John Calipari goes on rant about firings
The crowd roared throughout Kentucky’s exciting 82-77 victory at Georgia Saturday night. Georgia fans and Kentucky fans tried to out-shout each on several occasions: Go-Big-Blue and U-G-A at high decibels.
But the noise did not drown out the sound of the NCAA Tournament clock ticking in UK Coach John Calipari’s mind.
After the game, Calipari said it was time for this latest freshman-dependent Kentucky team to move beyond the developmental stage and become a team ready for the post-season.
“This is part of growing,” he said. “Putting on big man pants. This is now what we’ve got to do. Now, we’ve got to go.”
As part of that process, Calipari said he was receding as the hands-on director. It was time for the players to demonstrate what they’ve learned.
“I want to back up and not coach as much,” Calipari said. “I literally did not coach as much today. … It’s more on them.”
Calipari said he would work on “tactical things.” Associate coach Kenny Payne would concentrate on offense, assistant Tony Barbee on defense.
The players’ role? “They’re responsible for their energy, their enthusiasm, their passion,” Calipari said. “They’re responsible for that one.”
Cal salutes Fox
Calipari saluted Georgia Coach Mark Fox, who apparently is the target of some fan grumbling.
Calipari pointed out the hard-luck Georgia has endured this season. Overtime losses to Florida and Kentucky. The loss at Texas A&M when the clock malfunctioned. Then came Saturday’s loss in the final minute to UK.
“But he keeps his team together,” Calipari said. “That’s coaching. Not when things are going good. It’s when things go south, you lose a bunch in a row.”
Three of the top four scorers in SEC play were in the game: Malik Monk of UK (22.2 ppg), Yante Maten of Georgia (18.9 ppg) and J.J. Frazier of Georgia (18.2 ppg).
Going into this weekend’s play, Sindarius Thornwell of South Carolina led the SEC in scoring in league games (22.5 ppg).
According to the official statistics, De’Aaron Fox was the third-best shooter in league games. Of course, his 50.4-percent accuracy going into the game was a product of driving layups. He had made one of nine three-point shots in the five most recent games, and only eight of 25 shots in the last two.

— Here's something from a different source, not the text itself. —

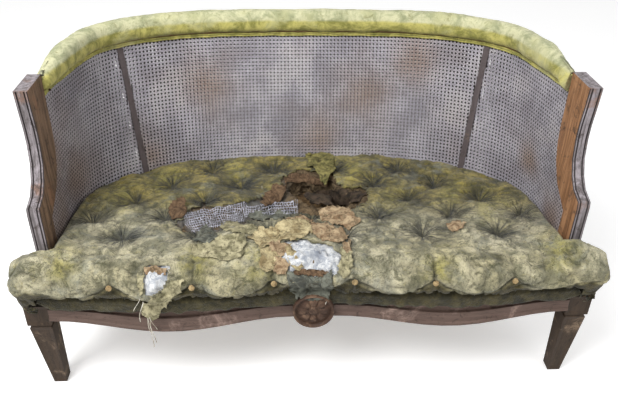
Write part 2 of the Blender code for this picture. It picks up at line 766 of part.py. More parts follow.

Against Georgia, Fox made four of 14 shots, and missed his only two three-point attempts.
Fox did make eight of 10 free throws.
“I like the fact De’Aaron missed two free throws,” Calipari said, “then came back and made eight in a row.”
Fox pointed out that his two misses were his first two attempts, and came almost 33 minutes into the game.
When asked why he missed the free throws, Fox said, “Just because I hadn’t been making anything. That was my first trip to the line. I missed the first one, Malik (Monk) said something to me about the goal. I kind of missed the second one and said, ‘All right. All right. I think I’m fine now.’”
Casual is good?
Fox attributed his eight-for-eight free-throw shooting in the final 4:36 to a relaxed approach.
“That kind of plays into when (Calipari) says I’m nonchalant,” Fox said. Actually, Calipari uses the word “casual.”
“I’m not listening to the crowd,” Fox said. “It’s just me and the goal. And I don’t hear anything of that (crowd noise).”
Derek Willis equaled his career-high of 12 rebounds.
“I didn’t think I had a really good game, honestly,” he said. “I think defensively … . , it was kind of tough because of the Frazier kid.”
J.J. Frazier repeated directed successful pick-and-roll plays against UK.
“That was definitely getting under my skin,” Willis said. “So I tried to do something else, and rebounding was what I came up with.”
J.J. Frazier’s season-high 36 points moved into the top 10 on Georgia’s career scoring list. He moved paste James Banks and D.A. Layne in increasing his career total to 1,455 points.
Frazier became only the third player to be in Georgia’s career top 10 in points, assists and steals.
It was the third game of his career in which he scored 35 or more points.